# How Do You Thank Your Wife And/or Loved Ones For Their Support?



## lightgeoduck (Apr 3, 2011)

My wife is great.. she takes care of the house and family.. She isnt too interested in slingshots, but supports my hobby 100% she purchases hardware I need while I am at work (ie. zip ties, tape, spoons etc) she provides me time to shoot and take care of my YouTube tasks...

So to return the favor, one example, since she allowed me to make a jello mess and consume our Saturday making the "flyingbuttersnail" I cooked the family dinner.

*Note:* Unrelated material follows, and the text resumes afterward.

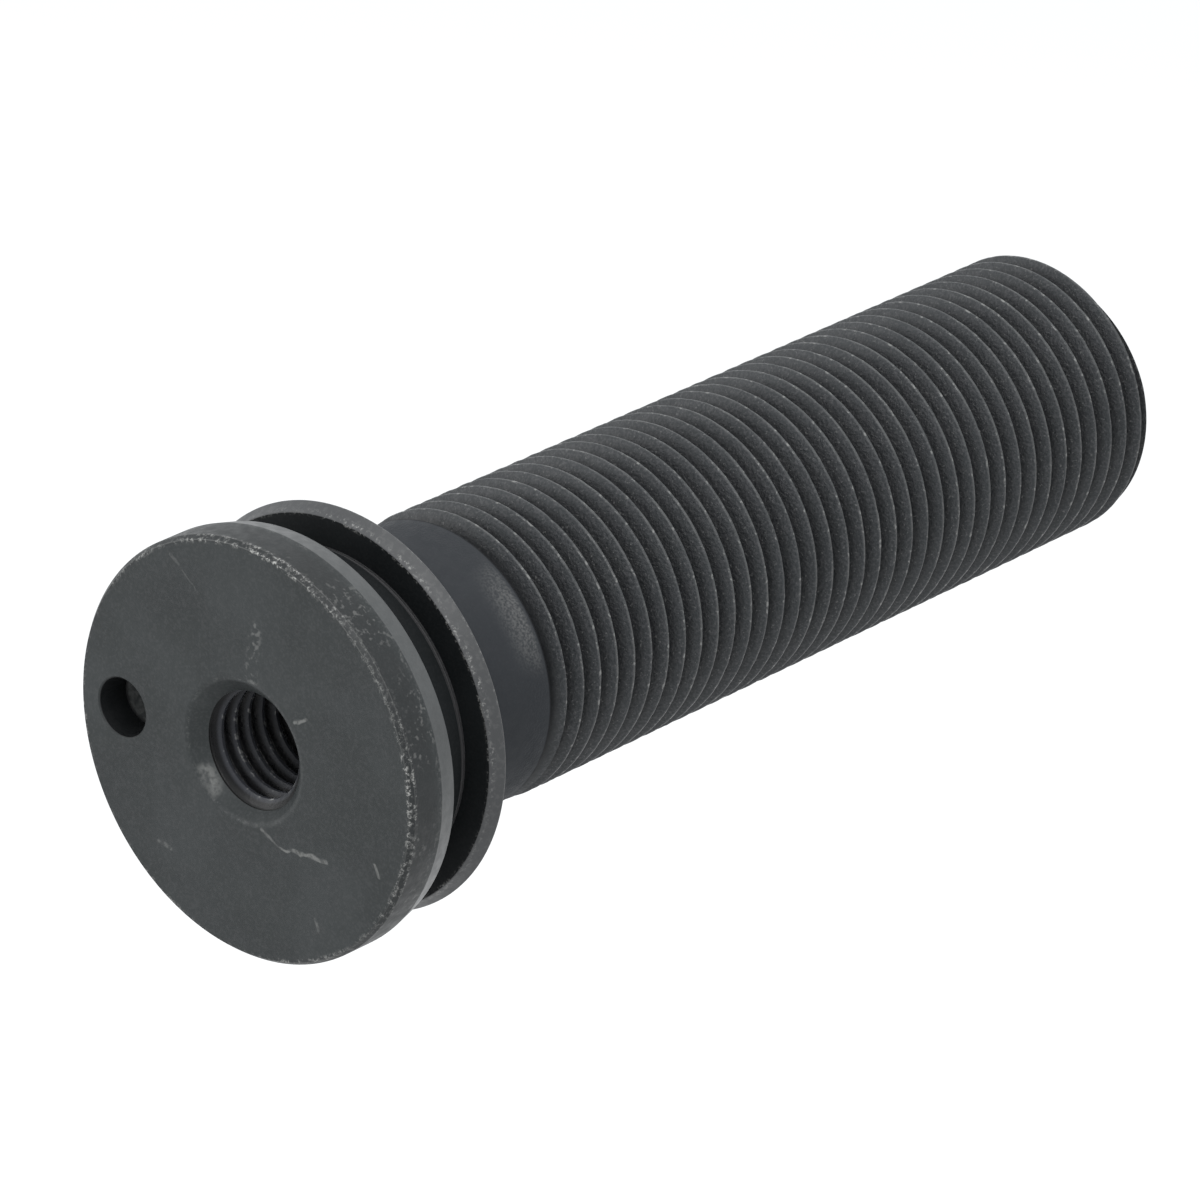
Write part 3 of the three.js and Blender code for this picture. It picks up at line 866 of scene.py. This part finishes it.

I made my special Pastagetti (3yrold calls it that) and meatballs.... They were happy which in turn makes me happy
















photo courtesy of wife but the dinner was all me









So what do you do to show your appreciation?

LGD


----------



## Knoll (Nov 10, 2011)

Carol deserves more, but simple "I love you" and massage behind ears seems to please.


----------



## Bob Fionda (Apr 6, 2011)

You're a lucky man Duck and your wife is lucky too, I guess. That spaghetti "Pastagetti" look very appetizing....they make me hungry!


----------



## Sean (Nov 17, 2011)

Happy wife, happy life.


----------



## Ry-shot (Jul 22, 2011)

I IZ HUNGREH !


----------



## capnjoe (Jun 3, 2012)

I am the resident chef too. 
I keep it nice with humor and lunacy that can be enjoyed even by a wife. She is sick of hearing about it/us.... But at least she enjoys shooting!
She even grabs marbles for me on occasion. I find food to be the best thank you. That and cleaning up after mice elf. Those little dudes are messy!

Oh, and I also let her talk to me about her immoral GF in Indiana. And let me tell you what! Hearing about that girl makes me soooo glad I got married 14 years ago.
Playing the field now would be like playing on one filled with soggy potholes and rocks. The daftness factor has boomed in recent years.


----------



## Dayhiker (Mar 13, 2010)

What do I do?

. . . Not enough.


----------



## Imperial (Feb 9, 2011)

Knoll said:


> Carol deserves more, but simple "I love you" and massage behind ears seems to please.


.
im sorry if this is out of line, but it sounds as if your petting a cat


----------



## Knoll (Nov 10, 2011)

Imperial said:


> Carol deserves more, but simple "I love you" and massage behind ears seems to please.


.
im sorry if this is out of line, but it sounds as if your petting a cat








[/quote]
you're right ...







!!


----------



## tnflipper52 (Jan 26, 2012)

Tell her and always show her how much she means to you. If you enjoy praise, then think double for her. Just a thought









Immature love says: 'I love you because I need you.'
Mature love says 'I need you because I love you.'
Erich Fromm


----------